SET TASK:
The exercise asks for every line of the data to be reproduced exactly.

— START SUPPLIED INFORMATION —

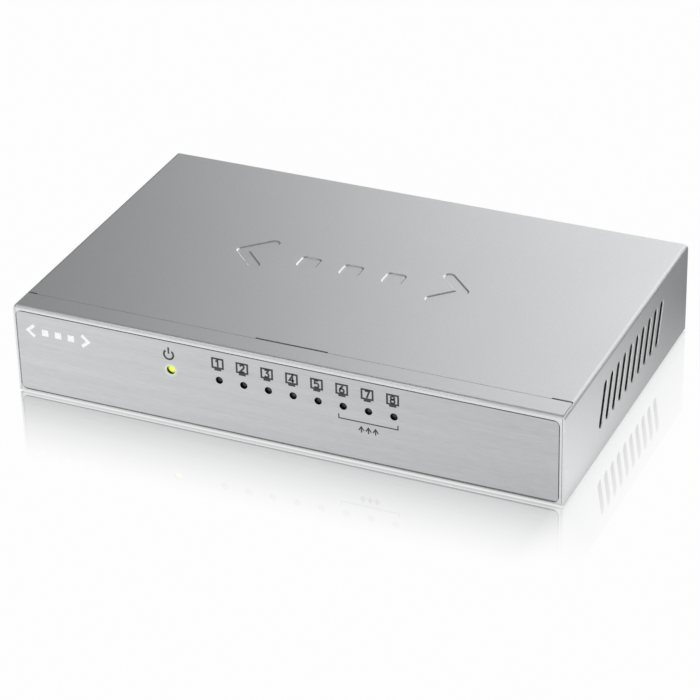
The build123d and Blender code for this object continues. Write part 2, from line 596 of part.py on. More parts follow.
def circuit_board():
    """Board drilled for its fixings, pegs and every leaded part."""
    board = block(-BOARD_HALF, BOARD_HALF, BOARD_FRONT_Y, BOARD_REAR_Y, BOARD_Z, BOARD_TOP)
    low, high = BOARD_Z - 1, BOARD_TOP + 1
    holes = [post(x, y, low, high, SCREW_RADIUS + 0.2) for x, y in BOARD_FIXINGS]
    holes += [post(x, FRONT_Y + 5.4, low, high, 1.05) for x in holder_peg_positions()]
    lead_y = LED_BASE_Y + 3.1 - LEAD / 2
    for x in [POWER_LED_X] + led_positions():
        holes += [post(x + offset, lead_y, low, high, 0.42) for offset in (-LEAD_SPREAD, LEAD_SPREAD)]
    for side in BLOCK_CENTRES:
        holes += [post(x, y, low, high, PEG_RADIUS + 0.05) for x, y in block_pegs(side)]
        leg_y = CONTACT_LEG_Y + CONTACT_THICK / 2
        holes += [post(x, leg_y, low, high, 0.38) for x in contact_positions(side)]
        holes += [block(x - 0.5, x + 0.5, y - 1.1, y + 1.1, low, high) for x, y in shield_pins(side)]
    back_y = BLOCK_FACE_Y - JACK_DEPTH
    holes.append(block(JACK_X - 1.1, JACK_X + 1.1, back_y - 0.8, back_y + 0.2, low, high))
    holes.append(block(JACK_X - 1.5, JACK_X + 1.5, JACK_SPRING_Y - 0.3, JACK_SPRING_Y + 0.7, low, high))
    return board.cut(*holes)


# ---------------------------------------------------------------- fasteners and feet

def standoff(x, y):
    """Hexagonal threaded post pressed into the chassis floor."""
    hexagon = extrude(RegularPolygon(2.5, 6, major_radius=False), amount=BOARD_Z - FLOOR_Z)
    body = Pos(x, y, FLOOR_Z) * hexagon + post(x, y, UNDER_Z, FLOOR_Z + 0.2, 2.1)
    return body - post(x, y, UNDER_Z + 0.4, BOARD_Z + 1, SCREW_RADIUS)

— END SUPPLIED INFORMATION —

WRITTEN RESPONSE:
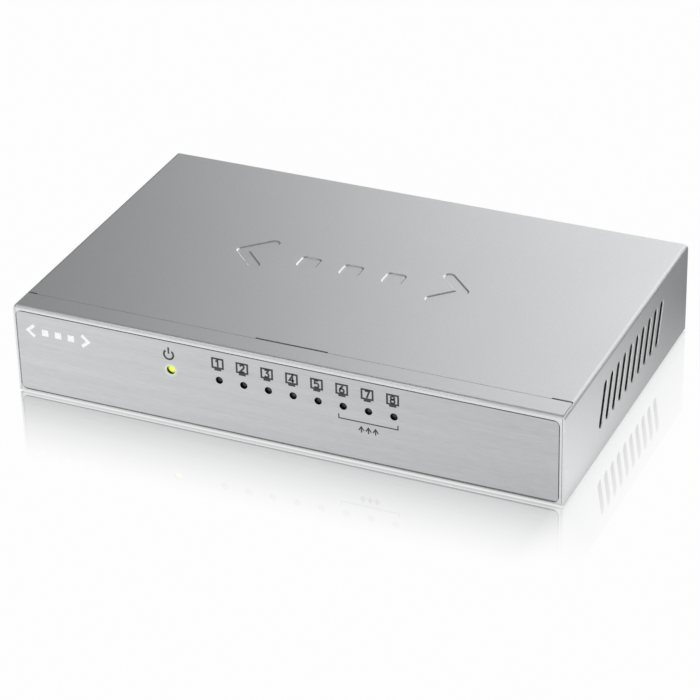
The build123d and Blender code for this object continues. Write part 2, from line 596 of part.py on. More parts follow.
def circuit_board():
    """Board drilled for its fixings, pegs and every leaded part."""
    board = block(-BOARD_HALF, BOARD_HALF, BOARD_FRONT_Y, BOARD_REAR_Y, BOARD_Z, BOARD_TOP)
    low, high = BOARD_Z - 1, BOARD_TOP + 1
    holes = [post(x, y, low, high, SCREW_RADIUS + 0.2) for x, y in BOARD_FIXINGS]
    holes += [post(x, FRONT_Y + 5.4, low, high, 1.05) for x in holder_peg_positions()]
    lead_y = LED_BASE_Y + 3.1 - LEAD / 2
    for x in [POWER_LED_X] + led_positions():
        holes += [post(x + offset, lead_y, low, high, 0.42) for offset in (-LEAD_SPREAD, LEAD_SPREAD)]
    for side in BLOCK_CENTRES:
        holes += [post(x, y, low, high, PEG_RADIUS + 0.05) for x, y in block_pegs(side)]
        leg_y = CONTACT_LEG_Y + CONTACT_THICK / 2
        holes += [post(x, leg_y, low, high, 0.38) for x in contact_positions(side)]
        holes += [block(x - 0.5, x + 0.5, y - 1.1, y + 1.1, low, high) for x, y in shield_pins(side)]
    back_y = BLOCK_FACE_Y - JACK_DEPTH
    holes.append(block(JACK_X - 1.1, JACK_X + 1.1, back_y - 0.8, back_y + 0.2, low, high))
    holes.append(block(JACK_X - 1.5, JACK_X + 1.5, JACK_SPRING_Y - 0.3, JACK_SPRING_Y + 0.7, low, high))
    return board.cut(*holes)


# ---------------------------------------------------------------- fasteners and feet

def standoff(x, y):
    """Hexagonal threaded post pressed into the chassis floor."""
    hexagon = extrude(RegularPolygon(2.5, 6, major_radius=False), amount=BOARD_Z - FLOOR_Z)
    body = Pos(x, y, FLOOR_Z) * hexagon + post(x, y, UNDER_Z, FLOOR_Z + 0.2, 2.1)
    return body - post(x, y, UNDER_Z + 0.4, BOARD_Z + 1, SCREW_RADIUS)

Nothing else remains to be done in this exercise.